• Objective:
Write out exactly the lines that run from the line containing "rib.lineTo(3.4 * Math.cos(a), 1.5" through the line containing "bpy.data.objects.remove(obj)"; both end lines belong to the answer.

#####

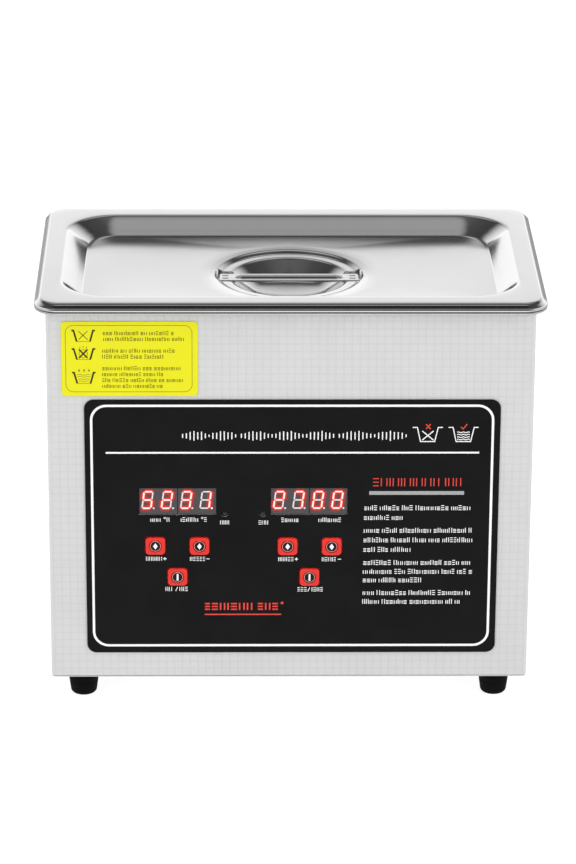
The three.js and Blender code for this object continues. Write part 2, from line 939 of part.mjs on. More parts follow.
// bar handle: a strip with a pressed rib, spot-welded to the ring at both ends
{
  const rib = new THREE.Shape();
  rib.moveTo(-3.4, 0);
  for (let k = 1; k < 6; k++) {
    const a = Math.PI - (Math.PI * k) / 6;
    rib.lineTo(3.4 * Math.cos(a), 1.5 * Math.sin(a));
  }
  rib.lineTo(3.4, 0);
  const ribBar = new THREE.ExtrudeGeometry(rib, {
    depth: 53,
    bevelEnabled: false,
  });
  // section in (y, z), run along x
  ribBar.applyMatrix4(
    new THREE.Matrix4().set(0, 0, 1, -26.5, 1, 0, 0, 0, 0, 1, 0, -11.3, 0, 0, 0, 1),
  );
  add(
    "lid_handle",
    join(
      prismZ(roundRect(36, 5.6, 3), -12.2, -11, 4),
      solid(ribBar),
    ),
    mirrorSteel(),
    lidGroup,
  );
}

export default machine;
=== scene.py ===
"""Bench-top ultrasonic cleaner, 3.2 litre: the visual model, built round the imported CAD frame.

Shapes are written in millimetres in the part's own frame (front faces -Y, +X to the right,
+Z up, origin under the middle of the machine) and turned into metres as each mesh is made.
"""

import math
import random

import bpy
import bmesh
import numpy as np
from mathutils import Matrix, Vector


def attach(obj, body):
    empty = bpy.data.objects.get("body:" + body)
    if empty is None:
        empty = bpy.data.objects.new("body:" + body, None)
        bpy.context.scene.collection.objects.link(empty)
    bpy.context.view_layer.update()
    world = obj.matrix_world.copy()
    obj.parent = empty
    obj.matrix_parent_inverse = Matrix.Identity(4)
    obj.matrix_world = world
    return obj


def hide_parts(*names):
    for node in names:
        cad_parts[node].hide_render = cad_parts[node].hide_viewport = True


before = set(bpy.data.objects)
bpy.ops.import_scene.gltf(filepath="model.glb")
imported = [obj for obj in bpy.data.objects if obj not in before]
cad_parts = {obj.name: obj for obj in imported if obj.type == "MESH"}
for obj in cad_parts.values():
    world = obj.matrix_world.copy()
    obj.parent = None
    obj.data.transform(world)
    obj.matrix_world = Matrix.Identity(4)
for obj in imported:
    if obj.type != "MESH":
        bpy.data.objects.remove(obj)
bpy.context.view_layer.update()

MM = 0.001
rnd = random.Random(20)
scene = bpy.context.scene


# ============================================================================ camera
def make_camera():
    pitch, yaw, roll = (math.radians(a) for a in (21.2136, 0.958, 0.317))
    fwd = Vector(
        (math.sin(yaw) * math.cos(pitch), math.cos(yaw) * math.cos(pitch), -math.sin(pitch))
    )
    side = Vector((math.cos(yaw), -math.sin(yaw), 0))
    up = side.cross(fwd)
    right = side * math.cos(roll) + up * math.sin(roll)
    top = up * math.cos(roll) - side * math.sin(roll)
    cam = bpy.data.cameras.new("camera")
    cam.sensor_width, cam.lens = 36, 161.57
    cam.clip_start, cam.clip_end = 0.05, 60
    ob = bpy.data.objects.new("camera", cam)
    m = Matrix((right, top, -fwd)).transposed().to_4x4()
    m.translation = Vector((-0.0328, -1.957, 0.8847))
    ob.matrix_world = m
    scene.collection.objects.link(ob)
    scene.camera = ob


make_camera()
scene.view_settings.view_transform = "Standard"
scene.view_settings.look = "None"
scene.view_settings.exposure = 0
scene.view_settings.gamma = 1


# ============================================================================ node helpers
class Nodes:
    """A small wrapper, so that a material reads as what it is made of."""

    def __init__(self, tree):
        self.t = tree

    def add(self, kind, **kw):
        n = self.t.nodes.new(kind)
        for k, v in kw.items():
            if k.startswith("i_"):
                n.inputs[k[2:].replace("_", " ")].default_value = v
            elif k.startswith("n_"):
                n.inputs[int(k[2:])].default_value = v
            else:
                setattr(n, k, v)
        return n

    def link(self, a, b):
        self.t.links.new(a, b)

    def math(self, op, a, b=None, c=None):
        n = self.t.nodes.new("ShaderNodeMath")
        n.operation = op
        for i, v in enumerate((a, b, c)):
            if v is None:
                continue
            if hasattr(v, "is_output"):
                self.t.links.new(v, n.inputs[i])
            else:
                n.inputs[i].default_value = v
        return n.outputs[0]

    def smooth(self, value, lo, hi):
        n = self.t.nodes.new("ShaderNodeMapRange")
        n.interpolation_type = "SMOOTHSTEP"
        self.t.links.new(value, n.inputs["Value"])
        n.inputs["From Min"].default_value = lo
        n.inputs["From Max"].default_value = hi
        return n.outputs["Result"]

    def mix(self, fac, a, b):
        n = self.t.nodes.new("ShaderNodeMix")
        n.data_type = "RGBA"
        for sock, v in ((n.inputs["Factor"], fac), (n.inputs[6], a), (n.inputs[7], b)):
            if hasattr(v, "is_output"):
                self.t.links.new(v, sock)
            elif isinstance(v, (int, float)):
                sock.default_value = v
            else:
                sock.default_value = (*v, 1) if len(v) == 3 else v
        return n.outputs[2]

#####

• Written solution:
    rib.lineTo(3.4 * Math.cos(a), 1.5 * Math.sin(a));
  }
  rib.lineTo(3.4, 0);
  const ribBar = new THREE.ExtrudeGeometry(rib, {
    depth: 53,
    bevelEnabled: false,
  });
  // section in (y, z), run along x
  ribBar.applyMatrix4(
    new THREE.Matrix4().set(0, 0, 1, -26.5, 1, 0, 0, 0, 0, 1, 0, -11.3, 0, 0, 0, 1),
  );
  add(
    "lid_handle",
    join(
      prismZ(roundRect(36, 5.6, 3), -12.2, -11, 4),
      solid(ribBar),
    ),
    mirrorSteel(),
    lidGroup,
  );
}

export default machine;
=== scene.py ===
"""Bench-top ultrasonic cleaner, 3.2 litre: the visual model, built round the imported CAD frame.

Shapes are written in millimetres in the part's own frame (front faces -Y, +X to the right,
+Z up, origin under the middle of the machine) and turned into metres as each mesh is made.
"""

import math
import random

import bpy
import bmesh
import numpy as np
from mathutils import Matrix, Vector


def attach(obj, body):
    empty = bpy.data.objects.get("body:" + body)
    if empty is None:
        empty = bpy.data.objects.new("body:" + body, None)
        bpy.context.scene.collection.objects.link(empty)
    bpy.context.view_layer.update()
    world = obj.matrix_world.copy()
    obj.parent = empty
    obj.matrix_parent_inverse = Matrix.Identity(4)
    obj.matrix_world = world
    return obj


def hide_parts(*names):
    for node in names:
        cad_parts[node].hide_render = cad_parts[node].hide_viewport = True


before = set(bpy.data.objects)
bpy.ops.import_scene.gltf(filepath="model.glb")
imported = [obj for obj in bpy.data.objects if obj not in before]
cad_parts = {obj.name: obj for obj in imported if obj.type == "MESH"}
for obj in cad_parts.values():
    world = obj.matrix_world.copy()
    obj.parent = None
    obj.data.transform(world)
    obj.matrix_world = Matrix.Identity(4)
for obj in imported:
    if obj.type != "MESH":
        bpy.data.objects.remove(obj)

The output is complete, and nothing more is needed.